Thursday, October 2, 2008
From this weeks' Onion
Sorry but I couldn't resist!
Hope you all enjoy the tongue in cheek reporting from one of America's great newspapers.
BOSTON—Four years after being blasted as an elitist for his Ivy League education, wealthy background, and hobby of windsurfing, sources say that John Kerry has in fact become quite proficient at the water-based leisure sport.
"After losing the election in such a humiliating and disgraceful manner, John really threw himself into windsurfing, and I'm happy to say it paid off," said Kerry's longtime adviser and windsurfing coach, Steve Sylvester. "Everyone claimed he was too wishy-washy and didn't have a thick skin, so he said he'd show them all, and he did. His T-bones and slamjibes speak for themselves."
Sylvester, like many of Kerry's friends, said the defeat at the polls may have actually been a blessing in disguise, since it allowed the junior senator from Massachusetts to spend more time on his true passion. As evidence of the incredible progress Kerry has made in the last four years, Sylvester pointed out that the former presidential candidate is now able to perform a number of freestyle moves and some light carving without hurting himself. Kerry also reportedly knows all about tacks now, and can stay on the board a full minute longer than he could during the last presidential campaign.
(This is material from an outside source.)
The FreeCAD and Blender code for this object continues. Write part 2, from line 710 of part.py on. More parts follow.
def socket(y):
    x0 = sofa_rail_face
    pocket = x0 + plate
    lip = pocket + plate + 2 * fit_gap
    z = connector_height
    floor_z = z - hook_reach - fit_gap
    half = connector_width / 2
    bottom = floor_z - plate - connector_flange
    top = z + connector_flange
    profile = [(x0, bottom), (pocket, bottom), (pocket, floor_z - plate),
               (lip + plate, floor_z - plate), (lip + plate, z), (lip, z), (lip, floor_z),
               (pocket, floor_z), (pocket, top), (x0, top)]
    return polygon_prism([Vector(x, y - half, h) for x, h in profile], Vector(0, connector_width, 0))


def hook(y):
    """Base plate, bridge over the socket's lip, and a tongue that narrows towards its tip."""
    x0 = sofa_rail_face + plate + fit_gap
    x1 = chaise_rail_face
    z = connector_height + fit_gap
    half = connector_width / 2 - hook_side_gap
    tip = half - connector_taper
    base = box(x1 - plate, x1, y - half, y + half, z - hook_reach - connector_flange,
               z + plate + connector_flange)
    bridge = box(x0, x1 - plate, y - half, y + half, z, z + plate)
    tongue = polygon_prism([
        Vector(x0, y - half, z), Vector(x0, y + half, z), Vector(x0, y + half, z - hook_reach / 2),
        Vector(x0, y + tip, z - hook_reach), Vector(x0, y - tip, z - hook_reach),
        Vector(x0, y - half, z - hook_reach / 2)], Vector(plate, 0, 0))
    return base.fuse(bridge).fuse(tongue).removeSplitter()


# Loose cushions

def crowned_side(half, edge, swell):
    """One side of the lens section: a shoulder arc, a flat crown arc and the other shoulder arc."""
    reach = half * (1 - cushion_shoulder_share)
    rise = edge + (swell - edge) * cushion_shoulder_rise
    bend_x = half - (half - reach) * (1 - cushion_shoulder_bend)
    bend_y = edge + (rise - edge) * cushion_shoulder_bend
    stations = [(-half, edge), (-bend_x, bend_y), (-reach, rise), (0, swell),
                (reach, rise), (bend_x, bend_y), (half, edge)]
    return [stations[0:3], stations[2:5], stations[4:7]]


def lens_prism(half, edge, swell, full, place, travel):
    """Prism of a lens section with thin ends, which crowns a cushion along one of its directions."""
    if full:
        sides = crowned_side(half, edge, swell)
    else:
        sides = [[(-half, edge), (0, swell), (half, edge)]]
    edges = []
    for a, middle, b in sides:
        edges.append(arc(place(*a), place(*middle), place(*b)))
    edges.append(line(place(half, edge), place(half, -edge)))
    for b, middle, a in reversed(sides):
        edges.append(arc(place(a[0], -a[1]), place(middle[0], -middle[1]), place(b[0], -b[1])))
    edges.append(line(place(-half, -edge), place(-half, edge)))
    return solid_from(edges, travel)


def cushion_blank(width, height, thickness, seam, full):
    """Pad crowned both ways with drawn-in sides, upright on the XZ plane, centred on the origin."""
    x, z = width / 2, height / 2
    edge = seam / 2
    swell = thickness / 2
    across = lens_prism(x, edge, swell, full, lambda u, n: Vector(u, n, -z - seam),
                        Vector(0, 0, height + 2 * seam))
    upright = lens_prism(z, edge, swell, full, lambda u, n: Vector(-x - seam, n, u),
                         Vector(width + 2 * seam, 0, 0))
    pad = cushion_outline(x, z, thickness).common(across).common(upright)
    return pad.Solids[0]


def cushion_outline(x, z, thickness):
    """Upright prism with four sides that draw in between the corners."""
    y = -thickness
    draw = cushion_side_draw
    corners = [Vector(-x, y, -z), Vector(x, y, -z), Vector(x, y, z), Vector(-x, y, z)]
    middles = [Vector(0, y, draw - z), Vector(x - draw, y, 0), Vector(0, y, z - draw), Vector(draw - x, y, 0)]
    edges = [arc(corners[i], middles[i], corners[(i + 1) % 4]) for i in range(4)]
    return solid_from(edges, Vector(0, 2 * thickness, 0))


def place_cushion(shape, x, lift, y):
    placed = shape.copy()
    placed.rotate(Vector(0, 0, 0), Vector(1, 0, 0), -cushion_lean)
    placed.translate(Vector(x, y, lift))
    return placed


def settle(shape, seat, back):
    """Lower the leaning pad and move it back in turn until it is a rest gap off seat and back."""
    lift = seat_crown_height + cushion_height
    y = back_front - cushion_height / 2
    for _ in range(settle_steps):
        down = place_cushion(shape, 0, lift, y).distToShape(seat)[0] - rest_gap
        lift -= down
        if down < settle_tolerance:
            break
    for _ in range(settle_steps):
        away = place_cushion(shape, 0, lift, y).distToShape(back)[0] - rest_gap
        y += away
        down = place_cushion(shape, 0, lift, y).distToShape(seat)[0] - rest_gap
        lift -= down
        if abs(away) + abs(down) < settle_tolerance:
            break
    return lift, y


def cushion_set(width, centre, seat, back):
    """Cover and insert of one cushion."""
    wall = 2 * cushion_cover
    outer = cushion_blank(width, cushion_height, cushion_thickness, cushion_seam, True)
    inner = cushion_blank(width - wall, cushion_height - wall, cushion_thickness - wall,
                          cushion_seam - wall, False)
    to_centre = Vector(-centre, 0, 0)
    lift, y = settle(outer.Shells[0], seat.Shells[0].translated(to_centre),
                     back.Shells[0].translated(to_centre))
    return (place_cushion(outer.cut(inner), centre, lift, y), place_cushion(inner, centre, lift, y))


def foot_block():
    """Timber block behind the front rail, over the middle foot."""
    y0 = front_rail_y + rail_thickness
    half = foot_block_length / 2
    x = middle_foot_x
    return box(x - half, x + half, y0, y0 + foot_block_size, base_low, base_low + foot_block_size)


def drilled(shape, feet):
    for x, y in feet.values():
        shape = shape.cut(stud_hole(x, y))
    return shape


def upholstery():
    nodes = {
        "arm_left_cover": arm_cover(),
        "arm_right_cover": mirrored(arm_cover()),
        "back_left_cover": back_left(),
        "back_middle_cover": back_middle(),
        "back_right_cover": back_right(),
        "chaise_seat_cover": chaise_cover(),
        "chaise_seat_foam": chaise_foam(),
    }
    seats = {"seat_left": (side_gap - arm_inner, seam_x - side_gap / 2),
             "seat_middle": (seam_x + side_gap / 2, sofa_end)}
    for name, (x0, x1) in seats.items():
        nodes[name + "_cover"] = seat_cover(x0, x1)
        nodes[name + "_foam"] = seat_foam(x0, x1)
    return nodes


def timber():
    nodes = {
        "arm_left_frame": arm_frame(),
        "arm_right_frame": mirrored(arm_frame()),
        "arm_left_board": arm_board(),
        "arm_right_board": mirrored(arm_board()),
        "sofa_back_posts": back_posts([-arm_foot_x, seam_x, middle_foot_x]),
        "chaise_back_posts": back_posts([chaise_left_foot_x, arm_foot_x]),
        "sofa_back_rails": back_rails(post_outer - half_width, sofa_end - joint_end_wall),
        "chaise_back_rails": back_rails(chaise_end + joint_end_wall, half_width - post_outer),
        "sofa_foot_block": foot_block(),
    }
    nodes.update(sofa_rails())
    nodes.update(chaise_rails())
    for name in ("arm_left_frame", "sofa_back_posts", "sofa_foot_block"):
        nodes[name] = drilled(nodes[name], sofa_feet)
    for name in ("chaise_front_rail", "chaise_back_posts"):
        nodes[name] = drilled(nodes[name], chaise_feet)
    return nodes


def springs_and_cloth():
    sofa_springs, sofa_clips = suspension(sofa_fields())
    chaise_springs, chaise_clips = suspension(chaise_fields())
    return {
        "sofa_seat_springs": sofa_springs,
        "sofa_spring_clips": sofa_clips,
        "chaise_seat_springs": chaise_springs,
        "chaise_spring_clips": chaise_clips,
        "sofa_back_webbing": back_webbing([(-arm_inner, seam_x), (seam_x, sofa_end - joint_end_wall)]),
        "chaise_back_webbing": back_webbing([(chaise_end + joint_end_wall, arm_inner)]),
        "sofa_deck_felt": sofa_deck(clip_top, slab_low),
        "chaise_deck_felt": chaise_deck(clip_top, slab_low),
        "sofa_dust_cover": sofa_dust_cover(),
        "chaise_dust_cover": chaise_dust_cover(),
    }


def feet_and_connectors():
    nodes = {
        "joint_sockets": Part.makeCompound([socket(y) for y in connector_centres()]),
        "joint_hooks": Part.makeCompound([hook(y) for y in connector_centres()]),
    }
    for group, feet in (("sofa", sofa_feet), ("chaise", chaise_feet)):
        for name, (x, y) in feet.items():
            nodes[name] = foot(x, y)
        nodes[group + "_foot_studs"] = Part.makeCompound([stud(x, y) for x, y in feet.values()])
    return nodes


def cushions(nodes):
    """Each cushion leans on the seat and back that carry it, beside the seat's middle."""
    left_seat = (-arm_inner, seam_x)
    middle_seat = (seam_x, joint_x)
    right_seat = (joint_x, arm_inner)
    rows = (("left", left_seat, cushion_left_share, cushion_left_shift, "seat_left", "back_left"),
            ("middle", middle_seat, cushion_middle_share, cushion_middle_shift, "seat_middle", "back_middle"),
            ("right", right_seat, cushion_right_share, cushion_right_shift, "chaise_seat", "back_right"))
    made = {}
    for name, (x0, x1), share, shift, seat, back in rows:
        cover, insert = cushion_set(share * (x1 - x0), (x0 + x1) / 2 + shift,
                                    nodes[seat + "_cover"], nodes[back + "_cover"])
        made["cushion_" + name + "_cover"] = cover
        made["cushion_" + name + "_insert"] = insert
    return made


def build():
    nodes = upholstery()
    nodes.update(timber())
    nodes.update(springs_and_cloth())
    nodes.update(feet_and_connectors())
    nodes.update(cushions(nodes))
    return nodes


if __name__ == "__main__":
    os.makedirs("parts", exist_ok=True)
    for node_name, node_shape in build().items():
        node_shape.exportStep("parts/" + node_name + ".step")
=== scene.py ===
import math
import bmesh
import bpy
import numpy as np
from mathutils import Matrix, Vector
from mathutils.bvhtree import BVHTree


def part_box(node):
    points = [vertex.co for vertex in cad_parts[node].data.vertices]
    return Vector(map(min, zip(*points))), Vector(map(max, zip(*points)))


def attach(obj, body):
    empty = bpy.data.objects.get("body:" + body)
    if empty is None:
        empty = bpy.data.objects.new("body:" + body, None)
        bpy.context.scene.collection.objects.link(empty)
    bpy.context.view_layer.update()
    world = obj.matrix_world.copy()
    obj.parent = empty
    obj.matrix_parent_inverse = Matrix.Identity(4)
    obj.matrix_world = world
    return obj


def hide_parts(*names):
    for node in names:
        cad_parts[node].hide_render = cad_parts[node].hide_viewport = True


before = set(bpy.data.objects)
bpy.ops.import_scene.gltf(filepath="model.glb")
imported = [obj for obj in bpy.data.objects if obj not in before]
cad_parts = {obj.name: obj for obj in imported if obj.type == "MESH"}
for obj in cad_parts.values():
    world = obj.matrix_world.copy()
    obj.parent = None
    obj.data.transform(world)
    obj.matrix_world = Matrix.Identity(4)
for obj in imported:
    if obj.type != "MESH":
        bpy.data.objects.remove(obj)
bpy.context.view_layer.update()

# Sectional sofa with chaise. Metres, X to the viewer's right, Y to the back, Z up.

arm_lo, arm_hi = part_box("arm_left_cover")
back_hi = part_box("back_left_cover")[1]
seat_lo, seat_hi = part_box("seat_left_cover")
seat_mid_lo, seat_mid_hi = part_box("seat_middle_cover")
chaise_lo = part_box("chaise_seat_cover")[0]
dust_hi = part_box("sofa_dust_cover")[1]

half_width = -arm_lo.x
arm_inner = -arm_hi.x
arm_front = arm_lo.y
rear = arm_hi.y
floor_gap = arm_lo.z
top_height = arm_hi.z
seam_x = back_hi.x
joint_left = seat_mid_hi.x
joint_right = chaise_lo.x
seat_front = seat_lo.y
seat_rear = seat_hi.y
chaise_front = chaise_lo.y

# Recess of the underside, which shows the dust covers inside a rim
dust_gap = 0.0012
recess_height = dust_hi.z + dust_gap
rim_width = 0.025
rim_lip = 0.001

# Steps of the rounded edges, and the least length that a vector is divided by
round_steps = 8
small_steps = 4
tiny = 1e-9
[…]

In addition, his water starts have matured significantly.
Besides upgrading his windsurfing board class from Freeride to Formula Windsurfing, aides said Kerry has made strides in other areas to escape his image as an out-of-touch patrician. According to a press release from his office, Kerry can now name the stadium where the Green Bay Packers play with ease, as well as meet large groups of factory workers without wincing, and remember that his favorite Bob Dylan song is "Lay Lady Lay" without first checking with a handler.
It is not known whether Kerry intends to use his new skills in a future presidential run. When reporters reached him for comment, he was being swept into the Atlantic Ocean by a 35 mph gust of wind.